■ Provided data ■
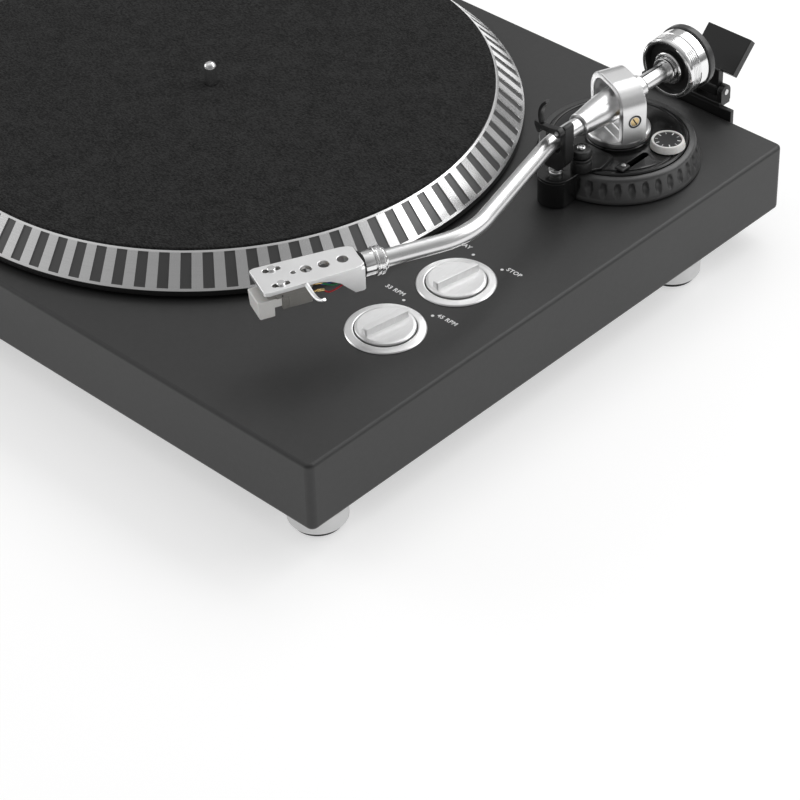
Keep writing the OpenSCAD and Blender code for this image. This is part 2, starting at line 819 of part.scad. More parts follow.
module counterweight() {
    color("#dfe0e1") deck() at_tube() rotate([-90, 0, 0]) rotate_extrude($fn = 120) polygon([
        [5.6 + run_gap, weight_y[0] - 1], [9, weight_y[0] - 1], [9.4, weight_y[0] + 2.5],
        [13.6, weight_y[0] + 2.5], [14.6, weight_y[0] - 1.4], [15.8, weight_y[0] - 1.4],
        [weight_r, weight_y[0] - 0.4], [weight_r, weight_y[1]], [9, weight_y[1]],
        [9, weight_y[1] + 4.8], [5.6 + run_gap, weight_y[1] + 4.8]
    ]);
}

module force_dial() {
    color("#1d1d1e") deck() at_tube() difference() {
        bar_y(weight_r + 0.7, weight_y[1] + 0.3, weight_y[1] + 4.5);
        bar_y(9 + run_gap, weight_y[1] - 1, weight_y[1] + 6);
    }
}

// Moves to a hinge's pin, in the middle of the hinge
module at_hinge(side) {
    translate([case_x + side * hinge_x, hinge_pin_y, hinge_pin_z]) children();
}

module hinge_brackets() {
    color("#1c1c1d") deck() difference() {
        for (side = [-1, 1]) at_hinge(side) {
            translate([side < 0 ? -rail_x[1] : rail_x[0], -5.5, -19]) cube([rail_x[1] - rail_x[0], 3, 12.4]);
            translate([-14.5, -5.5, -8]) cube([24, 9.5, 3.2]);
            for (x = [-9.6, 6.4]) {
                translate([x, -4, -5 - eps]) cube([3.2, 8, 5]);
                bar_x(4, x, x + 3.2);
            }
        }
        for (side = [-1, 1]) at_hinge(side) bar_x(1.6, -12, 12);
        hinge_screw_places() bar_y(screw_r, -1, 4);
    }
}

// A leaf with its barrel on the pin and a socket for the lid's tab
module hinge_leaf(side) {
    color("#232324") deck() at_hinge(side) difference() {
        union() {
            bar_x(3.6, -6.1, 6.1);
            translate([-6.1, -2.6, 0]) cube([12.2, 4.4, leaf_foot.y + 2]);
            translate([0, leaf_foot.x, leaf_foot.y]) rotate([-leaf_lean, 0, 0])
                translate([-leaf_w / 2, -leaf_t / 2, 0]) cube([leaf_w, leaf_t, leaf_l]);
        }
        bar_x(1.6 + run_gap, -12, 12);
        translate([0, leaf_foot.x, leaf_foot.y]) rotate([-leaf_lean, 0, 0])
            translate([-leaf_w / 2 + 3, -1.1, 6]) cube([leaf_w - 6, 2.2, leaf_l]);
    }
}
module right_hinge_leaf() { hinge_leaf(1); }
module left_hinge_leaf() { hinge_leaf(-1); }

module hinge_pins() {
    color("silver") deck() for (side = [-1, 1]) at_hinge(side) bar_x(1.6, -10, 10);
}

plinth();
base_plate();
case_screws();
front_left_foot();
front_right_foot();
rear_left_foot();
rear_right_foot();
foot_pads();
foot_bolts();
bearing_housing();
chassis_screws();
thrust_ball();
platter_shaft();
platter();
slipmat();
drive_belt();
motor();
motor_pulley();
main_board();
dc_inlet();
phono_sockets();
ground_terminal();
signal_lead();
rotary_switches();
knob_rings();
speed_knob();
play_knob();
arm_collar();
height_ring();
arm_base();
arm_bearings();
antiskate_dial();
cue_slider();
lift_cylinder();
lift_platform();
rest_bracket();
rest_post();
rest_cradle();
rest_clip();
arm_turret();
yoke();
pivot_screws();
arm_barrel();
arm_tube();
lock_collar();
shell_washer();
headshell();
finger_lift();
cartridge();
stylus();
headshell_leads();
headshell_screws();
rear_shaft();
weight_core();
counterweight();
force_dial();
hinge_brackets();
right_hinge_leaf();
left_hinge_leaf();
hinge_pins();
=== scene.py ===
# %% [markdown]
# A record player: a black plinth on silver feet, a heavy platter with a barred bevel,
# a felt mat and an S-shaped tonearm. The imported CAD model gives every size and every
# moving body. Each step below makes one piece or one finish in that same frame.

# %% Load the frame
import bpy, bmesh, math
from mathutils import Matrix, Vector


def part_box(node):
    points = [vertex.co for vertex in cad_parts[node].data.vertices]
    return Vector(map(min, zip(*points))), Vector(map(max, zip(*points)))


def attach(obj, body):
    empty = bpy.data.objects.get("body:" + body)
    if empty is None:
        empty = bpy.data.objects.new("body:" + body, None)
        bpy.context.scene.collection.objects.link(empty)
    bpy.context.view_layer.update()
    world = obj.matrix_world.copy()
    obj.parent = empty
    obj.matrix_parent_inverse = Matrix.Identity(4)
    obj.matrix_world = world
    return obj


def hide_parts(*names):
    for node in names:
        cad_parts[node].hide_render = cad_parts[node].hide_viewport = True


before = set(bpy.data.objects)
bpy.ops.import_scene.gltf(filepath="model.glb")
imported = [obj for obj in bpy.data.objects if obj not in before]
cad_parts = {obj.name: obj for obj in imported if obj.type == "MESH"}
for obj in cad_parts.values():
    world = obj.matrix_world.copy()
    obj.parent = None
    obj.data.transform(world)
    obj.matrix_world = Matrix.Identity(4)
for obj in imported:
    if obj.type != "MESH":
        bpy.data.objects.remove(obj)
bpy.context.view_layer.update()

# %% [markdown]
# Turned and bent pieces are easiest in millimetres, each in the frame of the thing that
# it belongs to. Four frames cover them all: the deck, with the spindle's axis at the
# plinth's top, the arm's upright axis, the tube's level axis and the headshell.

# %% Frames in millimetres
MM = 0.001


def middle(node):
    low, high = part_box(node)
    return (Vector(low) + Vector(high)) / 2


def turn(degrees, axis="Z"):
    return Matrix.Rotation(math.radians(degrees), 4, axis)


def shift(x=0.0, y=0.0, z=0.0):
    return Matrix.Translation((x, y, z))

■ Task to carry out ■
Restate the final lines of the listing above word for word, beginning at the line that contains "imported = [obj".

■ Answer to this problem ■
imported = [obj for obj in bpy.data.objects if obj not in before]
cad_parts = {obj.name: obj for obj in imported if obj.type == "MESH"}
for obj in cad_parts.values():
    world = obj.matrix_world.copy()
    obj.parent = None
    obj.data.transform(world)
    obj.matrix_world = Matrix.Identity(4)
for obj in imported:
    if obj.type != "MESH":
        bpy.data.objects.remove(obj)
bpy.context.view_layer.update()

# %% [markdown]
# Turned and bent pieces are easiest in millimetres, each in the frame of the thing that
# it belongs to. Four frames cover them all: the deck, with the spindle's axis at the
# plinth's top, the arm's upright axis, the tube's level axis and the headshell.

# %% Frames in millimetres
MM = 0.001


def middle(node):
    low, high = part_box(node)
    return (Vector(low) + Vector(high)) / 2


def turn(degrees, axis="Z"):
    return Matrix.Rotation(math.radians(degrees), 4, axis)


def shift(x=0.0, y=0.0, z=0.0):
    return Matrix.Translation((x, y, z))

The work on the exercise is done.